> **Job**:
Repeat only the lines running from the beginning of the material through the line that contains "the whole outline.".

□ □ □ □ □

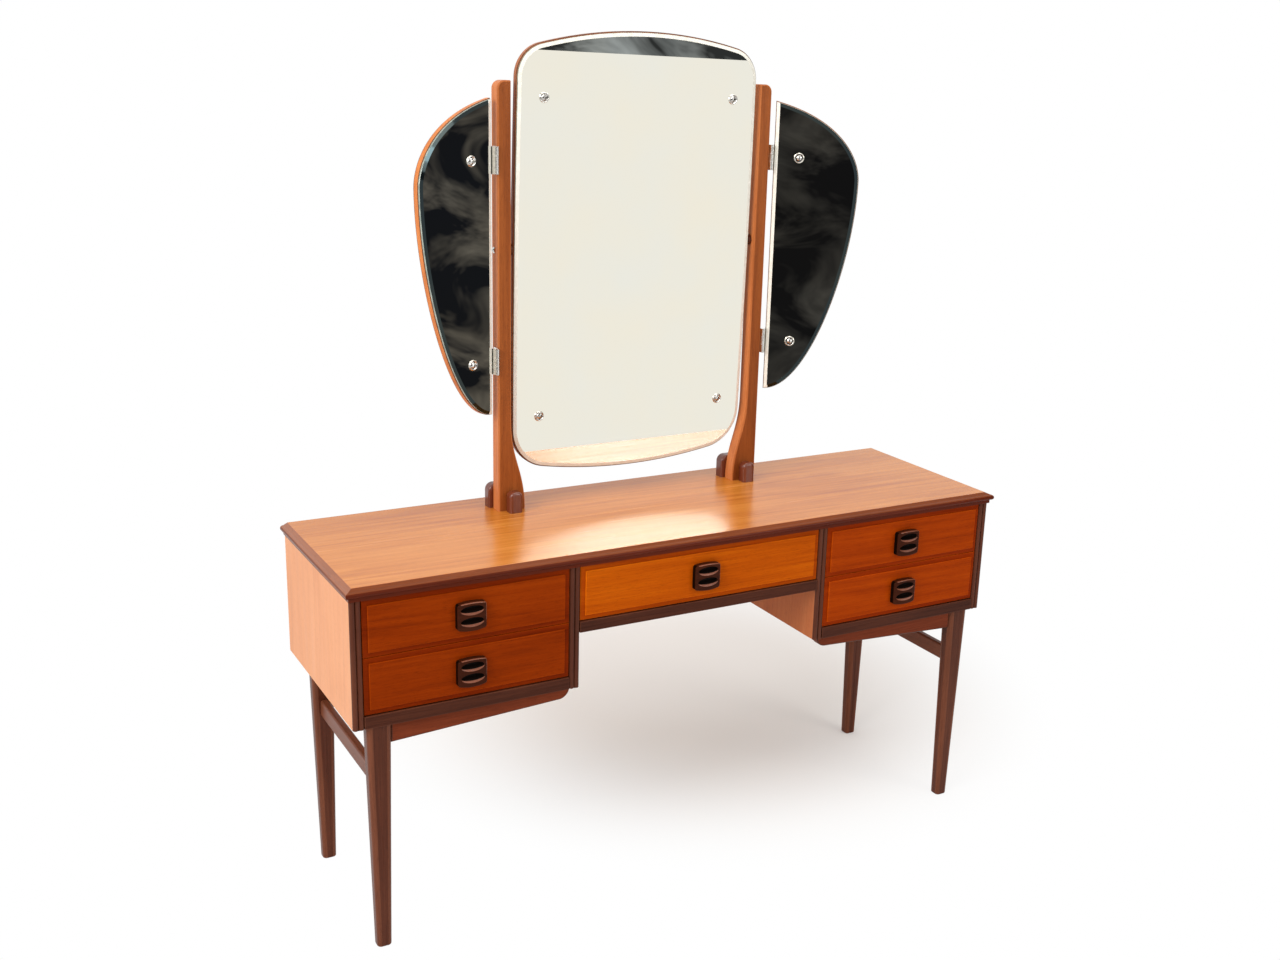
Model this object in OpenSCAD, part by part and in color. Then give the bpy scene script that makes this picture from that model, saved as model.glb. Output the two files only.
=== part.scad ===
// Dressing table with two drawer pedestals, a centre drawer over the knee space
// and a three-part mirror carried on two posts behind the top.
// X runs across the front, Y from front to back and Z up, in millimetres.
// The origin is on the floor, at the centre of the whole outline.

/* [Top] */
// Width of the top across its edge mouldings
top_w = 1405; // [1300:5:1500]
// Depth of the top from the nose of the front moulding to the plain back edge
top_d = 407; // [390:1:450]
// Height of the top surface above the floor
top_h = 700; // [660:5:760]
// Thickness of the top board and its mouldings
top_t = 23; // [20:0.5:28]
// Width of each edge moulding
moulding_w = 14.2; // [13:0.2:18]
// Radius of the rounded nose of the moulding
moulding_nose_r = 5.6; // [4:0.2:6]
// Depth of the nose centre below the top surface
moulding_nose_drop = 10; // [8:0.5:11]
// Width of the lower step of the moulding
moulding_step_w = 8; // [6.5:0.5:9]
// How far the nose of the moulding stands out from the carcass
top_overhang = 8.5; // [6:0.5:10]

/* [Carcass] */
// Height of the pedestals below the top board
pedestal_h = 237; // [225:1:280]
// Thickness of the end panels and of the partitions beside the knee space
panel_t = 20; // [16:0.5:24]
// Clear width of the knee space
knee_w = 527; // [450:1:580]
// Thickness of the pedestal bottoms
bottom_t = 18; // [12:0.5:20]
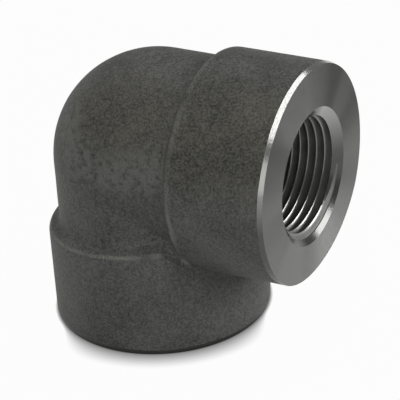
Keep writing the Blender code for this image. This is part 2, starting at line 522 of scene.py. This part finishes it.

□ □ □ □ □

> **Result**:
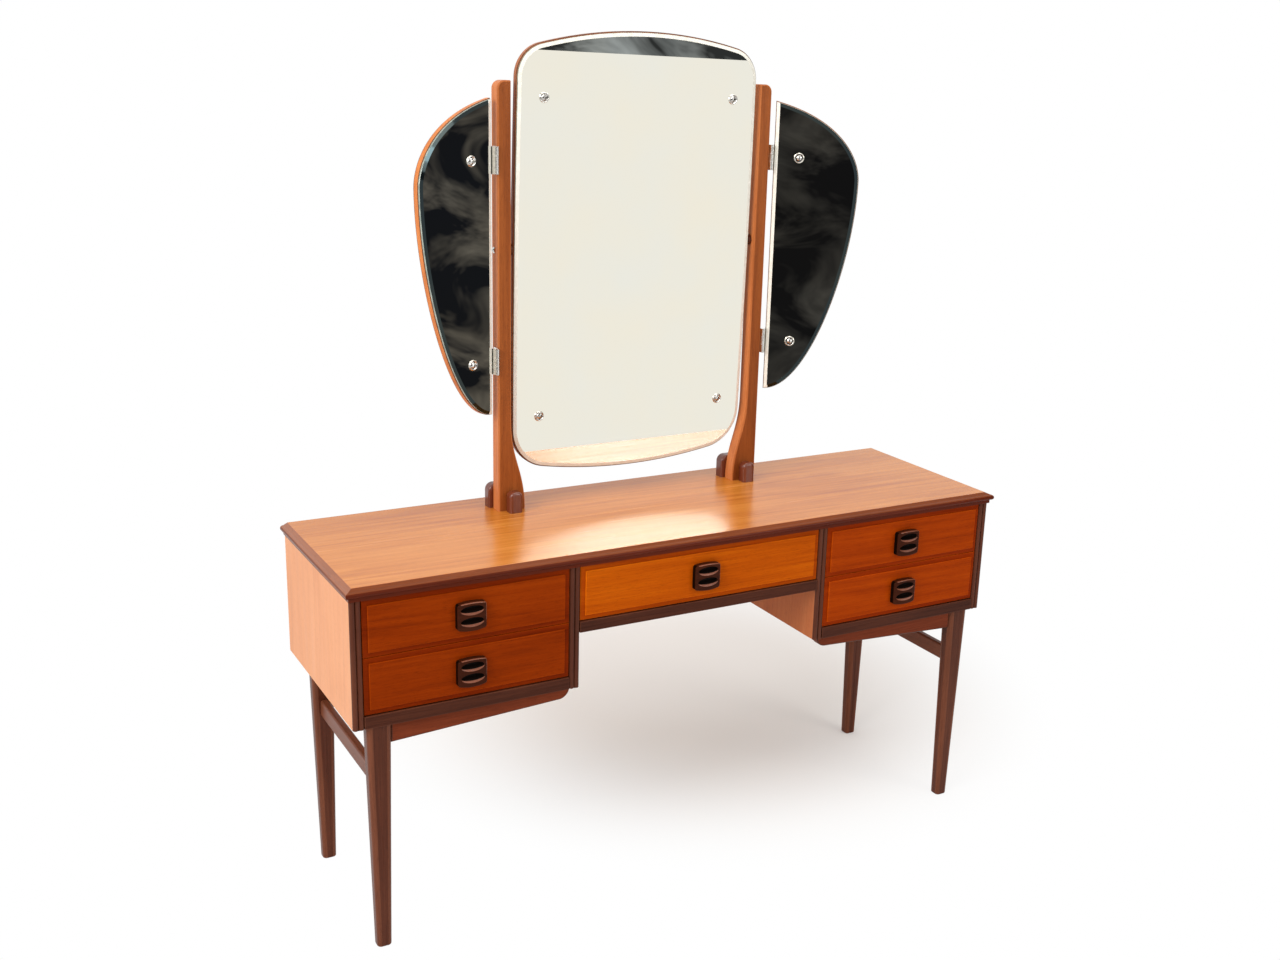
Model this object in OpenSCAD, part by part and in color. Then give the bpy scene script that makes this picture from that model, saved as model.glb. Output the two files only.
=== part.scad ===
// Dressing table with two drawer pedestals, a centre drawer over the knee space
// and a three-part mirror carried on two posts behind the top.
// X runs across the front, Y from front to back and Z up, in millimetres.
// The origin is on the floor, at the centre of the whole outline.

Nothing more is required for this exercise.